The separation of the races in public schools is required by the Constitutions of Alabama, Florida, Georgia, Kentucky, Louisiana, Mississippi, North Carolina, Oklahoma, South Carolina, Tennessee, Texas, Virginia, and West Virginia. Complete separation is required by statute in all of the above-named States and, besides those, also in Arkansas, Maryland, and Delaware. A discretionary power is given to the school boards to establish separate schools in Arizona; in Indiana; in California, as to schools for Indians, Chinese, and Mongolians; in Kansas, in cities of over 150,000 inhabitants; and in Wyoming, in districts having fifteen or more colored pupils. The following States that once had separate schools now prohibit them: Illinois, Massachusetts, Nevada, New Jersey, New York, Ohio, and Pennsylvania. In addition to these, separate schools are not allowed in Colorado, Idaho, Iowa, Michigan, Minnesota, New Mexico, and Rhode Island. There are other States which have never seen fit to make any mention one way or the other of race distinctions in schools, either in statutes or court reports; so one is warranted in inferring that the schools are open to all. They are Connecticut, Maine, Montana, New Hampshire, North Dakota, Oregon, South Dakota, Utah, Vermont, Wisconsin, and Washington.

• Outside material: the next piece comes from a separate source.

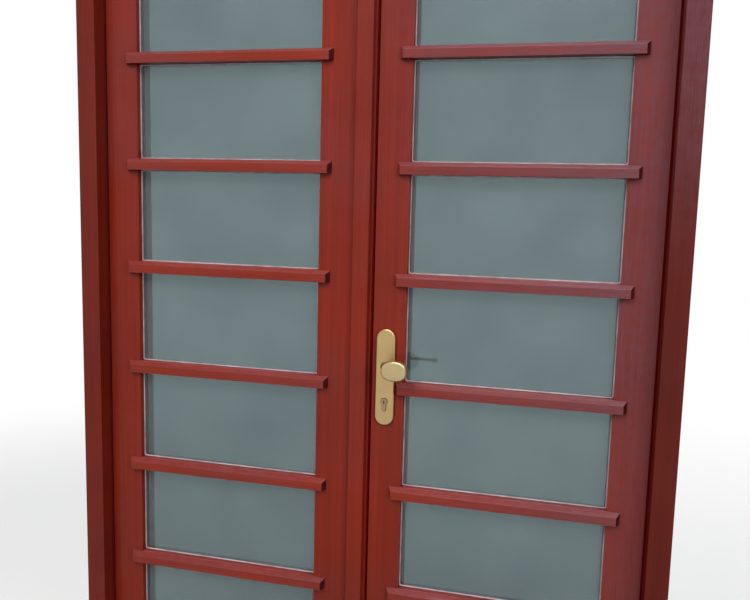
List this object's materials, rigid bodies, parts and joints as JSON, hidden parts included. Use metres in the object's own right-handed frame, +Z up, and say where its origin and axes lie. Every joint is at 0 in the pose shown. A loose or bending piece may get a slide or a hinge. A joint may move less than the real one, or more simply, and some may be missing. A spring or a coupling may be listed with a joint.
{
  "type": "french doors",
  "caption": "Inward-opening pair of glazed wooden doors in a rebated frame, with bars across the glass, a cover strip, an outer knob and an inner lever that works the bolts.",
  "frame": {"origin": "middle of the sill's underside", "axes": "+X to the right seen from outdoors, +Y into the house, +Z up"},
  "size_m": [1.5, 0.191, 2.2],
  "materials": {
    "frame_paint": "glossy red-brown paint",
    "leaf_paint": "glossy red-brown paint",
    "glass": "clear",
    "spacer_metal": "satin",
    "sealant": "smooth",
    "gasket": "matt",
    "hinge_steel": "nickel plated",
    "lock_steel": "zinc plated",
    "gold_aluminium": "champagne-gold anodised, satin",
    "cylinder_brass": "satin"
  },
  "bodies": {
    "frame": {"frame_left_jamb": "frame_paint", "frame_right_jamb": "frame_paint", "frame_head": "frame_paint", "frame_sill": "frame_paint", "frame_head_backing": "frame_paint", "frame_sill_backing": "frame_paint", "frame_gasket": "gasket", "head_keep": "lock_steel", "sill_keep": "lock_steel", "left_hinge_frame_halves": "hinge_steel", "right_hinge_frame_halves": "hinge_steel"},
    "left_leaf": {"left_hinge_stile": "leaf_paint", "left_meeting_stile": "leaf_paint", "left_top_rail": "leaf_paint", "left_bottom_rail": "leaf_paint", "left_cover_strip": "leaf_paint", "left_outer_pane": "glass", "left_inner_pane": "glass", "left_glass_spacer": "spacer_metal", "left_glazing_beads": "leaf_paint", "left_sealant": "sealant", "left_hinge_leaf_halves": "hinge_steel", "left_bolt_keep": "lock_steel", "left_edge_bolt_plates": "lock_steel", "left_bars": "leaf_paint"},
    "right_leaf": {"right_hinge_stile": "leaf_paint", "right_meeting_stile": "leaf_paint", "right_top_rail": "leaf_paint", "right_bottom_rail": "leaf_paint", "right_outer_pane": "glass", "right_inner_pane": "glass", "right_glass_spacer": "spacer_metal", "right_glazing_beads": "leaf_paint", "right_sealant": "sealant", "right_hinge_leaf_halves": "hinge_steel", "gear_case": "lock_steel", "outer_plate": "gold_aluminium", "inner_plate": "gold_aluminium", "plate_screws": "gold_aluminium", "knob": "gold_aluminium", "lock_cylinder": "cylinder_brass", "right_bars": "leaf_paint"},
    "top_edge_bolt": {"left_top_edge_bolt": "lock_steel"},
    "bottom_edge_bolt": {"left_bottom_edge_bolt": "lock_steel"},
    "lever": {"lever": "gold_aluminium", "spindle": "lock_steel", "follower": "lock_steel"},
    "centre_bolt": {"centre_bolt": "lock_steel"},
    "top_rod": {"top_rod": "lock_steel"},
    "bottom_rod": {"bottom_rod": "lock_steel"},
    "outer_plug": {"outer_plug": "cylinder_brass"},
    "inner_plug": {"inner_plug": "cylinder_brass"}
  },
  "joints": [
    {"name": "left_leaf_hinge", "type": "hinge", "parent": "frame", "child": "left_leaf", "pos_m": [-0.727, 0.057, 1.1], "axis": [0, 0, 1], "range_deg": [0, 100]},
    {"name": "right_leaf_hinge", "type": "hinge", "parent": "frame", "child": "right_leaf", "pos_m": [0.727, 0.057, 1.1], "axis": [0, 0, -1], "range_deg": [0, 100]},
    {"name": "lever_turn", "type": "hinge", "parent": "right_leaf", "child": "lever", "pos_m": [0.06725, 0.115, 1.056], "axis": [0, 1, 0], "range_deg": [0, 90]},
    {"name": "centre_bolt_slide", "type": "slide", "parent": "right_leaf", "child": "centre_bolt", "axis": [-1, 0, 0], "range_m": [0, 0.02]},
    {"name": "top_rod_slide", "type": "slide", "parent": "right_leaf", "child": "top_rod", "axis": [0, 0, 1], "range_m": [0, 0.018]},
    {"name": "bottom_rod_slide", "type": "slide", "parent": "right_leaf", "child": "bottom_rod", "axis": [0, 0, -1], "range_m": [0, 0.018]},
    {"name": "top_edge_bolt_slide", "type": "slide", "parent": "left_leaf", "child": "top_edge_bolt", "axis": [0, 0, 1], "range_m": [0, 0.018]},
    {"name": "bottom_edge_bolt_slide", "type": "slide", "parent": "left_leaf", "child": "bottom_edge_bolt", "axis": [0, 0, -1], "range_m": [0, 0.018]},
    {"name": "outer_plug_turn", "type": "hinge", "parent": "right_leaf", "child": "outer_plug", "pos_m": [0.06725, -0.013, 0.968], "axis": [0, 1, 0], "continuous": true},
    {"name": "inner_plug_turn", "type": "hinge", "parent": "right_leaf", "child": "inner_plug", "pos_m": [0.06725, 0.077, 0.968], "axis": [0, 1, 0], "continuous": true}
  ],
  "couplings": [
    {"joint": "centre_bolt_slide", "follows": "lever_turn", "m_per_rad": 0.012732},
    {"joint": "top_rod_slide", "follows": "lever_turn", "m_per_rad": 0.011459},
    {"joint": "bottom_rod_slide", "follows": "lever_turn", "m_per_rad": 0.011459}
  ]
}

As has already been said, public education is distinctly a State function. The Federal government, in the main, has not undertaken to have anything to do with it, but Congress, by its exclusive jurisdiction, has supreme control over the public schools of the District of Columbia, and the provisions that it has made there for the separation of the races show in an interesting way the attitude of the national government upon the subject. A statute[[484]] of 1864 reads: “That any white resident of said county shall be privileged to place his or her child or ward at any one of the schools provided for the education of white children in said county he or she may think proper to select, with the consent of the trustees of both districts; and any colored resident shall have the same rights with respect to colored schools.

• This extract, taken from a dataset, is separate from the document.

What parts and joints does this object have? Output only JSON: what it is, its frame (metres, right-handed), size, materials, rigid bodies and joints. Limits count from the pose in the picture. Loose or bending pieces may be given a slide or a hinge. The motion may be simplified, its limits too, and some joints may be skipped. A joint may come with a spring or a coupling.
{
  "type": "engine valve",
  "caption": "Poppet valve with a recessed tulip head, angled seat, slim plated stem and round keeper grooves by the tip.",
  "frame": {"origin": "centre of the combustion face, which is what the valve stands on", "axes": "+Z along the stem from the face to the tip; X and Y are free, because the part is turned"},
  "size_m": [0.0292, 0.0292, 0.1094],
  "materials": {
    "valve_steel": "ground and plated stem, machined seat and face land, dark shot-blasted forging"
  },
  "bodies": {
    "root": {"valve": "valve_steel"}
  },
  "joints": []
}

“That it shall be the duty of said commissioners to provide suitable and convenient houses or rooms for holding schools for colored children....” The commissioner might impose a tax of fifty cents per capita upon the patrons of the school to aid in its support, but no child should be excluded because its parents or guardians could not pay the tax. The school fund was to be divided in proportion to the number of school children, regardless of race.

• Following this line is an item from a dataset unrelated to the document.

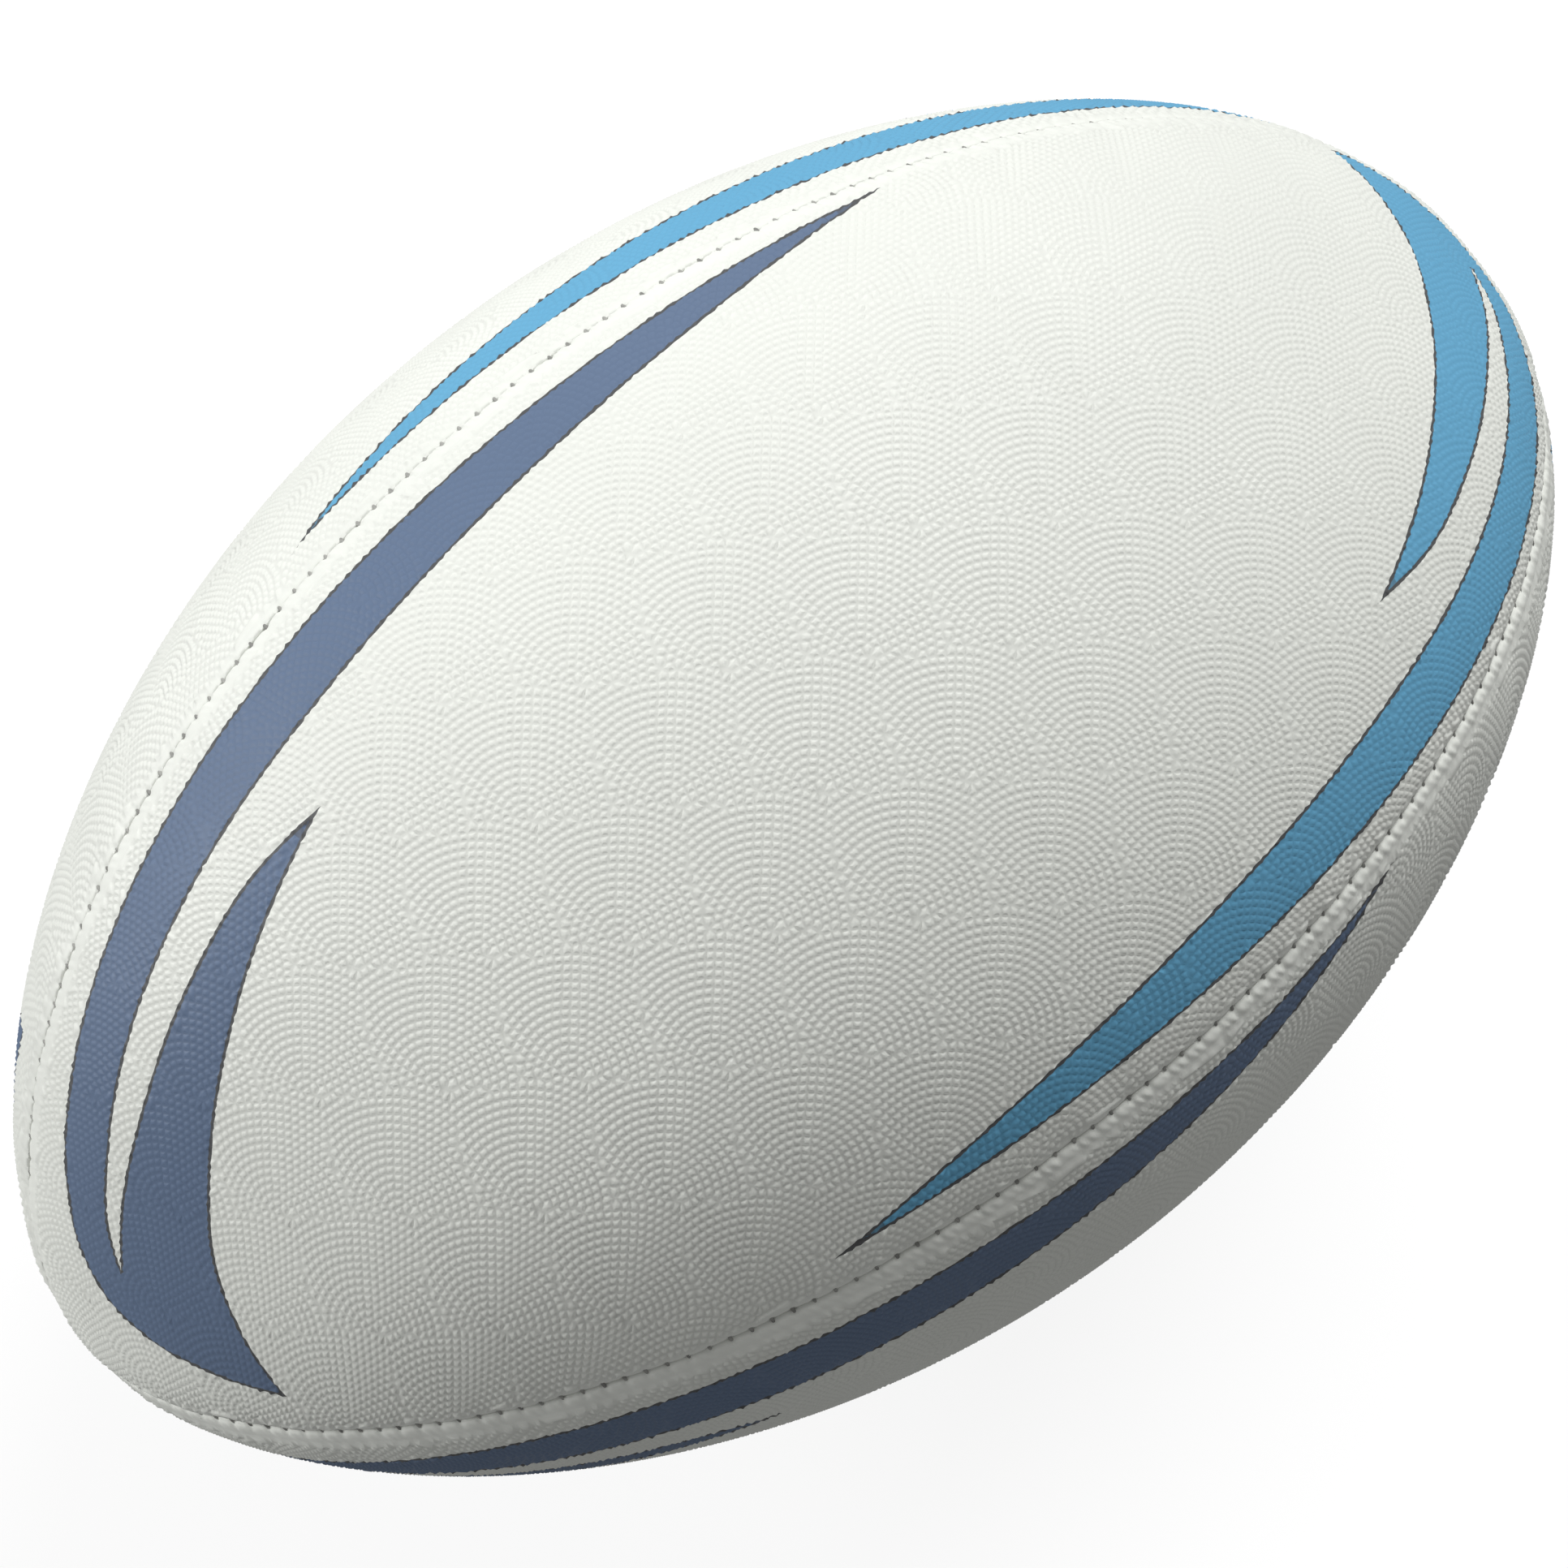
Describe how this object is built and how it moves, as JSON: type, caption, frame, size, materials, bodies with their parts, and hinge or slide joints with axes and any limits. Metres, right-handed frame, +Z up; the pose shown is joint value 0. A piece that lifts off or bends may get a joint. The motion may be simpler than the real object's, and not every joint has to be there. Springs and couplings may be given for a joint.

In 1890 an increase of the Federal appropriation[[485]] to schools was accompanied with the following proviso: “That no money shall be paid out under this act to any State or Territory for the support or maintenance of a college where a distinction of race or color is made on the admission of students, but the establishment and maintenance of such colleges separately for white and colored students shall be held to be a compliance with the provisions of the act, if the funds received in such State or territory be equitably divided as hereinafter set forth.”